While the United States will send additional troops to aid in the fight against the Islamic State, it will not be deploying any ground troops in Syria with the purpose of overthrowing the Bashar al Assad regime. Yesterday, President Obama stated that “it would be a mistake for the United States, or Great Britain, to send in ground troops and overthrow the Assad regime.” In the same interview with the BBC, President Obama also indicated that he did not believe that the Islamic State would be defeated within his last nine months in office.

Meanwhile, the United States acknowledged that dozens of civilian casualties in Iraq and Syria have occurred since the U.S.-led bombing campaign grew more aggressive last fall. According to USA Today, “the release of the findings of nine investigations shows that the military's prosecution of Islamic State targets by warplanes carries greater risks for civilians. From September 10, 2015 to February 2, 2016, nine airstrikes resulted in 31 civilian casualties, killing 20 people and wounding 11 more, according to U.S. Central Command. That compares with 21 killed and 17 wounded from the start of the war in August 2014 to September 2015.”

The United States has also opened another new line of combat against the Islamic State. According to the New York Times, the United States has directed “the military’s six-year-old Cyber Command for the first time to mount computer-network attacks that are now being used alongside more traditional weapons.” Additionally, the Times reports that “the effort reflects President Obama’s desire to bring many of the secret American cyber weapons that have been aimed elsewhere, notably at Iran, into the fight against the Islamic State - which has proved effective in using modern communications and encryption to recruit and carry out operations.”

Fighting erupted in Iraq over the weekend, but this time, the Islamic State was not a part of it. The Washington Post reports that “Kurdish troops and Iraqi Shiite forces exchanged mortar and machine-gun fire Sunday in a flare-up that killed at least 12 people and raised concerns about the state’s ability to control an array of armed militia groups as areas are freed from the Islamic State.” The fighting broke out in the ethnically and religiously mixed town of Tuz Khurmatu about 120 miles north of Baghdad. The Wall Street Journal has more on the violence here.

Reuters has the latest on a number of U.S. volunteers seeking adventure as they fight alongside of the Kurds against the Islamic State. One of the American fighters says “you can feel the explosions in your teeth. It’s kind of cool actually,” as he describes the offensives he’s participated in with the Kurdish fighters.

The Iraqi military is warning civilians against returning to Ramadi. Al Jazeera tells us that the military issued the warning after dozens of civilians were killed by mines apparently left by the Islamic State. Iraqi forces recaptured the town back in December and tens of thousands of residents have since moved back in the past two months.

Benoit Faucon and Margaret Coker of the Wall Street Journal shed some light on how the Islamic State became the world’s wealthiest terror group.

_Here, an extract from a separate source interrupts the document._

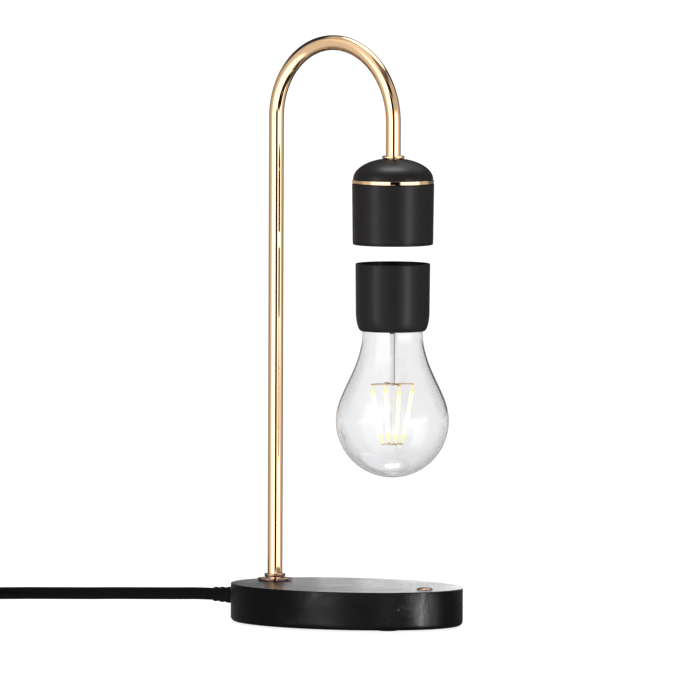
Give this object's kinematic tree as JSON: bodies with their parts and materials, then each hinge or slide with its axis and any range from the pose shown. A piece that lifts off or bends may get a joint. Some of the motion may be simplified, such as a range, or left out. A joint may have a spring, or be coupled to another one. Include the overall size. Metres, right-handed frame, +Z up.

They write that “documents reviewed by the Wall Street Journal describe the terror group’s construction of a multinational oil operation with help from officious terror-group executives obsessed with maximizing profits." Check out their piece here.

The Washington Post’s Joby Warrick highlights the base salary offered to Islamic State operatives: $50 a month. But the pseudo-state knows the struggles of having mouths to feed back at home. The Islamic State fighter apparently receives an additional $50 for each of his wives, and $35 for each of his children below the age of 15. Oh, and if the militant had any “female captives,” or sex slaves, he gets an extra $50. Read more from the Washington Post here.

Last week, the Syrian opposition’s High Negotiations Committee walked out of the U.N.-backed peace talks in Geneva. Now, the Syrian opposition coordinator Riad Hijab is defending his committee’s decision to walk out and even criticized U.N. Envoy Staffan de Mistura over the rise in violence. Reuters shares that “Hijab’s public criticism of de Mistura, who must be seen as neutral while trying to negotiate peace in Syria, highlights the tensions and fragility of a peace process which has limped on despite the opposition declaring a ‘pause’ in talks with nearly all of its delegation leaving in Geneva.” As de Mistura receives criticism from the Syrian opposition, he in turn is calling upon the United States, Russia, and other powers to save the fragile peace talks. The New York Times writes that de Mistura said that “a partial ceasefire that came into effect at the end of February was still in effect but ‘in great trouble if we don’t act quickly.’” He also added that a meeting of the International Syria Support Group was “urgently required.”

As the peace negotiations come to a standstill, the violence in Syria has ratcheted up. Reuters reports that “at least 60 people have been killed in three days of fighting in Syria’s northern city of Aleppo” and “seven children and 10 women were among those killed in a series of airstrikes by the government side and shelling attacks by insurgents since Friday.”

Elsewhere in the battle against ISIS: the Los Angeles Times reports that the Pentagon “shifted more than 100 U.S. soldiers from a desert camp near the Egypt-Israeli border in the Sinai Peninsula after a barrage of attacks from militants linked to the Islamic State.” The U.S. troops are part of “little-known” peacekeeping force that maintains the 1979 treaty between Egypt and Israel and were transferred about 300 miles south to a more secure area in the region. The LA Times writes that “the move comes as the Obama administration is considering whether to scale back the 700 U.S. troops in the Sinai and instead use remote sensors, cameras, and other technology to monitor the border.” General Joseph Dunford, the top U.S. military officer, made a trip to Egypt this weekend, underscoring the “growing concern about Islamic State-linked militants and ongoing efforts to address friction in the countries’ military partnership.” The Washington Post has more on that trip here.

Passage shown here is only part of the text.